To build on our FIRPTA reform successes included in the 2015 PATH Act, the Coalition continues to pursue a dual legislative and administrative advocacy strategy. Over the past 18 months, IAC has actively worked with our bipartisan Congressional allies towards formal introduction of stand-alone legislation that would fully repeal FIRPTA. Transportation Secretary Elaine Chao and other senior Congressional & Administration leaders have privately and publicly stressed the importance of FDI in U.S. infrastructure and argued that institutional investors remain a largely untapped source of substantial investment.

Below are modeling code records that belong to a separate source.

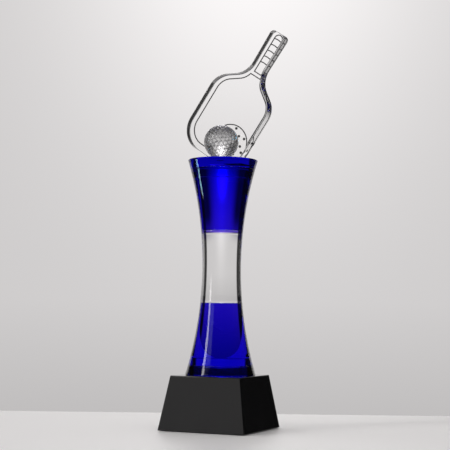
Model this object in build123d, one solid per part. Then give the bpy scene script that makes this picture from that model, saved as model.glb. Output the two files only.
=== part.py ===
"""Column trophy: a clear paddle and a crystal ball on a waisted glass column with a black crystal base.

Millimetres, +Z up. The origin is the centre of the underside, where the trophy stands. The front faces -Y.
From the bottom up it is a felt pad, a tapered black crystal block, a solid waisted column of blue, clear and
blue glass, and on the column's cap a tilted paddle plate with a ball standing in front of it.
Thin films of cured adhesive hold the glass together. Nothing on the trophy moves.
"""
from build123d import *
from math import atan, cos, degrees, radians, sin, sqrt, tan
import os

# Base: felt pad under a tapered block
PAD_SIDE = 92.0
PAD_THICKNESS = 0.6
PAD_CORNER = 4.0
BASE_BOTTOM_SIDE = 100.0
BASE_TOP_SIDE = 81.0
BASE_TOP_Z = 58.4
BASE_BEVEL = 0.9

# Cured adhesive
FILM = 0.1
FILM_INSET = 0.6

# Column: the outer wall is one arc of revolution about the waist
WAIST_Z = 175.0
WAIST_RADIUS = 21.0
WALL_ARC = 405.0
COLUMN_BOTTOM_Z = BASE_TOP_Z + FILM
COLUMN_TOP_Z = 291.8
END_DISC_THICKNESS = 10.5
MIDDLE_HALF_LENGTH = 39.0
SEAM_BEVEL = 0.3
RIM_BEVEL = 0.7

# Ball
BALL_RADIUS = 18.75
BALL_X = 2.4
BALL_Y = -10.6
BALL_FLAT_DEPTH = 0.3

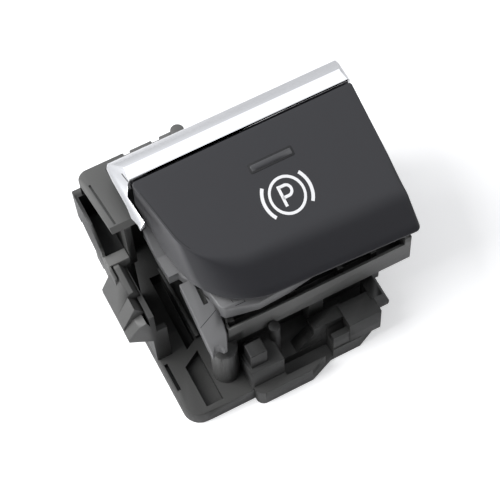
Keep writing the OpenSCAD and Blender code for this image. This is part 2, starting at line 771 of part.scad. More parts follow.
key_cap();
chrome_trim();
indicator_lens();
key_carrier();
housing();
base_cover();
hinge_pins();
return_spring();
pull_plunger();
push_plunger();
switch_mat();
contact_pills();
circuit_board();
control_chip();
board_parts();
indicator_lamp();
symbol_lamp();
indicator_light_guide();
symbol_light_guide();
connector_pins();
board_screws();
stop_buffers();
panel_spring();
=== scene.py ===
# %% [markdown]
# # Electric parking brake switch
# The switch sits in a car's centre console. A finger hooks under the lip of the black key and pulls it up,
# or presses it down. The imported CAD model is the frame: it fixes every size and every moving body. This
# lesson dresses it: smooth moulded shapes, a printed sign, satin chrome, and plastics with their grain.

# %% Load the frame
import bpy
import bmesh
import math
import numpy as np
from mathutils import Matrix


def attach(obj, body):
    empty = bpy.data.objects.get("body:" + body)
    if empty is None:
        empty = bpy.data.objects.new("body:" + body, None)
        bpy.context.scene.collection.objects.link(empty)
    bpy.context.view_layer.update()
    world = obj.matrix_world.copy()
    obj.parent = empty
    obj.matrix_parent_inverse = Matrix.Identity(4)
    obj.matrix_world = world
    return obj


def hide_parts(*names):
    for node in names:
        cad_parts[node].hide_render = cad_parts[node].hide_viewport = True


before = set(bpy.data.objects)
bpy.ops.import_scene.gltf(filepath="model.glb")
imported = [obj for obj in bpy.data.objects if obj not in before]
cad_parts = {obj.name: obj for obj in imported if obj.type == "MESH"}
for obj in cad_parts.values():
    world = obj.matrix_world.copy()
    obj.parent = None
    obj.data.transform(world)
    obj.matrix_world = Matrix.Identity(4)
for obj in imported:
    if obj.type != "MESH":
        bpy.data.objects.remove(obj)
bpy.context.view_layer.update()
MM = 0.001

# %% [markdown]
# ## The camera
# The photograph was taken from high above the front, a little to the left, with the camera tilted. The
# angles below were fitted to the edges of the key, the tower and the base plate. A camera turned by hand
# would drift off, so its three axes are worked out from the angles and put straight into a matrix.

# %% Camera
from mathutils import Matrix, Vector

AZIMUTH = math.radians(-23.4)
ELEVATION = math.radians(62.0)
ROLL = math.radians(-4.6)
CAMERA_PLACE = Vector((-59.8, -127.5, 282.0)) * MM
SENSOR_WIDTH = 36
# the focal length is 1600 pixels of a picture 500 pixels wide
FOCAL_LENGTH = SENSOR_WIDTH * 1600 / 500

camera_data = bpy.data.cameras.new("photo_camera")
camera_data.sensor_width = SENSOR_WIDTH
camera_data.lens = FOCAL_LENGTH
camera_data.clip_start = 0.01
camera_data.clip_end = 10
camera = bpy.data.objects.new("photo_camera", camera_data)
bpy.context.scene.collection.objects.link(camera)
bpy.context.scene.camera = camera

back = Vector((math.sin(AZIMUTH) * math.cos(ELEVATION), -math.cos(AZIMUTH) * math.cos(ELEVATION),
               math.sin(ELEVATION)))
right = Vector((math.cos(AZIMUTH), math.sin(AZIMUTH), 0))
up = back.cross(right)
right_rolled = math.cos(ROLL) * right + math.sin(ROLL) * up
up_rolled = math.cos(ROLL) * up - math.sin(ROLL) * right
turn = Matrix((right_rolled, up_rolled, back)).transposed().to_4x4()
camera.matrix_world = Matrix.Translation(CAMERA_PLACE) @ turn
print("camera at", [round(c, 3) for c in CAMERA_PLACE])

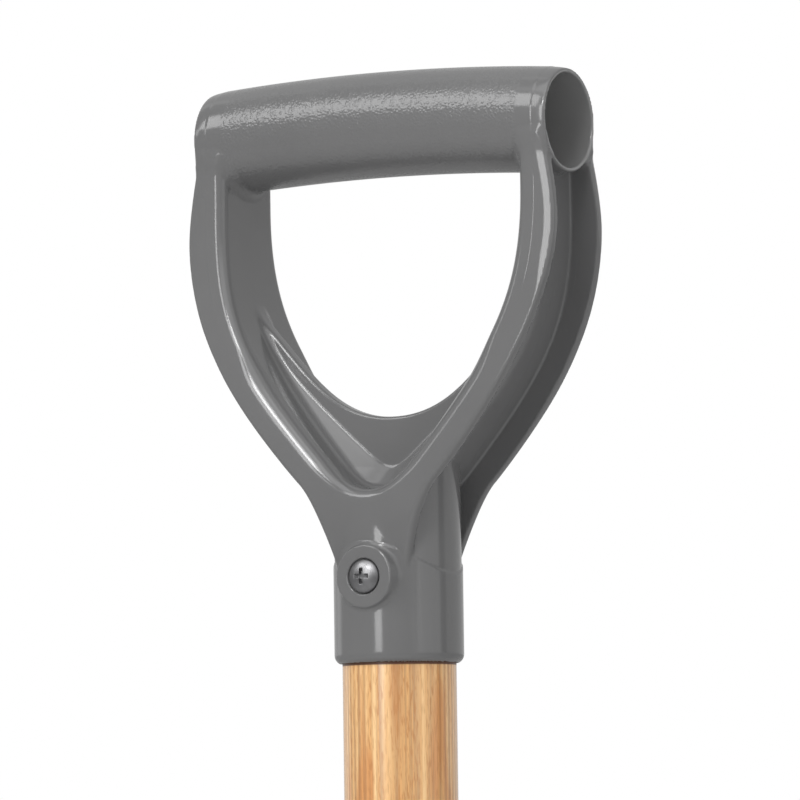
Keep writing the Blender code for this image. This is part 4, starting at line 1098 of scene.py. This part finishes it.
def rivet_rows(body, head, tail, grip_length, place, axis):
    """Rings about an axis through a place: domed head, body between the sheets, formed tail.

    Head and tail are each a radius and a height. The profile lists radii and ways on the axis.
    """
    dome = np.radians(np.linspace(90, 6, 9))
    near, far = -SEAT_GAP, grip_length + SEAT_GAP
    (head_radius, head_height), (tail_radius, tail_height) = head, tail
    profile = [(head_radius * math.cos(turn), near - head_height * math.sin(turn)) for turn in dome]
    profile += [(head_radius, near - RIVET_EDGE), (head_radius - RIVET_EDGE, near), (body, near)]
    profile += [(body, far), (tail_radius - RIVET_EDGE, far), (tail_radius, far + RIVET_EDGE)]
    profile += [(tail_radius * (TAIL_FLAT + (1 - TAIL_FLAT) * math.cos(turn)),
                 far + tail_height * math.sin(turn)) for turn in dome[::-1]]
    profile += [(0, far + tail_height)]
    axis = np.array(axis, float)
    one = np.cross(axis, ASLANT)
    one = one / np.linalg.norm(one)
    other = np.cross(axis, one)
    angle = np.linspace(0, 2 * math.pi, RIVET_SIDES, endpoint=False)
    ring = np.cos(angle)[:, None] * one + np.sin(angle)[:, None] * other
    return np.array([place + radius * ring + distance * axis for radius, distance in profile])


def add_rivet(node, rows):
    """One rivet in the place of its solid."""
    points, faces = wrapped(rows)
    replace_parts(add_piece(node + "_turned", points, faces, zinc), node)


down_wall = -math.sin(REAR_LEAN) * scoop_forward - math.cos(REAR_LEAN) * scoop_up
for side, label in ((-1, "left"), (1, "right")):
    for tier, (across, height) in (("upper", RIVET_UPPER), ("lower", RIVET_LOWER)):
        back = -REAR_FILLET * math.sin(REAR_LEAN) - height * math.cos(REAR_LEAN)
        rise = REAR_FILLET * (1 - math.cos(REAR_LEAN)) + height * math.sin(REAR_LEAN)
        place = scoop_place(side * across, back, rise)
        rows = rivet_rows(RIVET_BODY, RIVET_HEAD, RIVET_TAIL, SHANK_OFFSET, place, down_wall)
        add_rivet(f"rivet_{label}_{tier}", rows)
    across, forward = RIVET_STRAP
    place = scoop_place(side * across, forward, 0.0)
    rows = rivet_rows(RIVET_BODY, RIVET_HEAD, RIVET_TAIL, SHANK_OFFSET, place, -scoop_up)
    add_rivet(f"rivet_{label}_strap", rows)
tube_edge = SHANK_BORE + SHANK_SHEET
place = np.array((tube_edge, 0, bend_height + TUBE_LENGTH - CROSS_RIVET_DROP))
rows = rivet_rows(
    CROSS_RIVET_BODY, CROSS_RIVET_HEAD, CROSS_RIVET_HEAD, 2 * tube_edge, place, (-1, 0, 0))
add_rivet("shaft_rivet", rows)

Given this reality and supporting economic data, IAC’s key legislative and Administration allies have stated their desire to repeal FIRPTA.
In light of this momentum, IAC was instrumental in organizing a joint letter last May from 10 leading real estate industry associations to House Ways & Means Committee Chairman Kevin Brady formally requesting full FIRPTA repeal. We are pleased to report that due to the efforts of our Congressional allies; primary co-sponsors Reps. Kenny Marchant (R-TX) and Joseph Crowley (D-NY) officially introduced full FIRPTA repeal legislation (‘The Invest in America Act”, H.R. 6726) on September 6, 2018. We are working with our legislative and IAC partners to secure what we expect will be numerous additional co-signers in the coming weeks and months.
The Coalition is also actively coordinating efforts aimed at withdrawing Section Two of Treasury Notice 2007-55 which has long been a source of uncertainty and consternation from the foreign investor community. Prior to Notice 2007-55, well-established U.S. tax law provided that liquidating distributions by real estate investment trusts (“REITs”) to foreign shareholders were treated as sales of stock. Under this rule, liquidating distributions made by a REIT were treated in the same way as liquidating distributions made by any other corporation. Notice 2007-55, however, concluded that REIT liquidating distributions should generally be treated as capital gain distributions subject to FIRPTA, but only for foreign investors. Withdrawal of the Notice and reinstatement of prior law interpretations would provide greater parity and certainty to investors while also encouraging desperately needed FDI in the U.S. real estate market. In late 2017, the Coalition and our allies worked with a bipartisan group of House Ways and Means Committee members to send a letter to Treasury Secretary Mnuchin requesting that the Department formally withdrawal Section 2 of the Notice. In all, 34 bipartisan Committee members co-signed the letter.
Importantly, the $1.3 trillion Consolidated Appropriations Act of 2018 (“Omnibus Bill”, enacted in March,) contained several favorable FIRPTA clarifications from the Tax Technical Corrections Act of 2016 (H.R. 6439) that IAC and our partners advocated to help resolve ambiguities to the reforms included in the PATH Act reforms; most importantly exemption definitions for qualified foreign pension funds (QFPFs).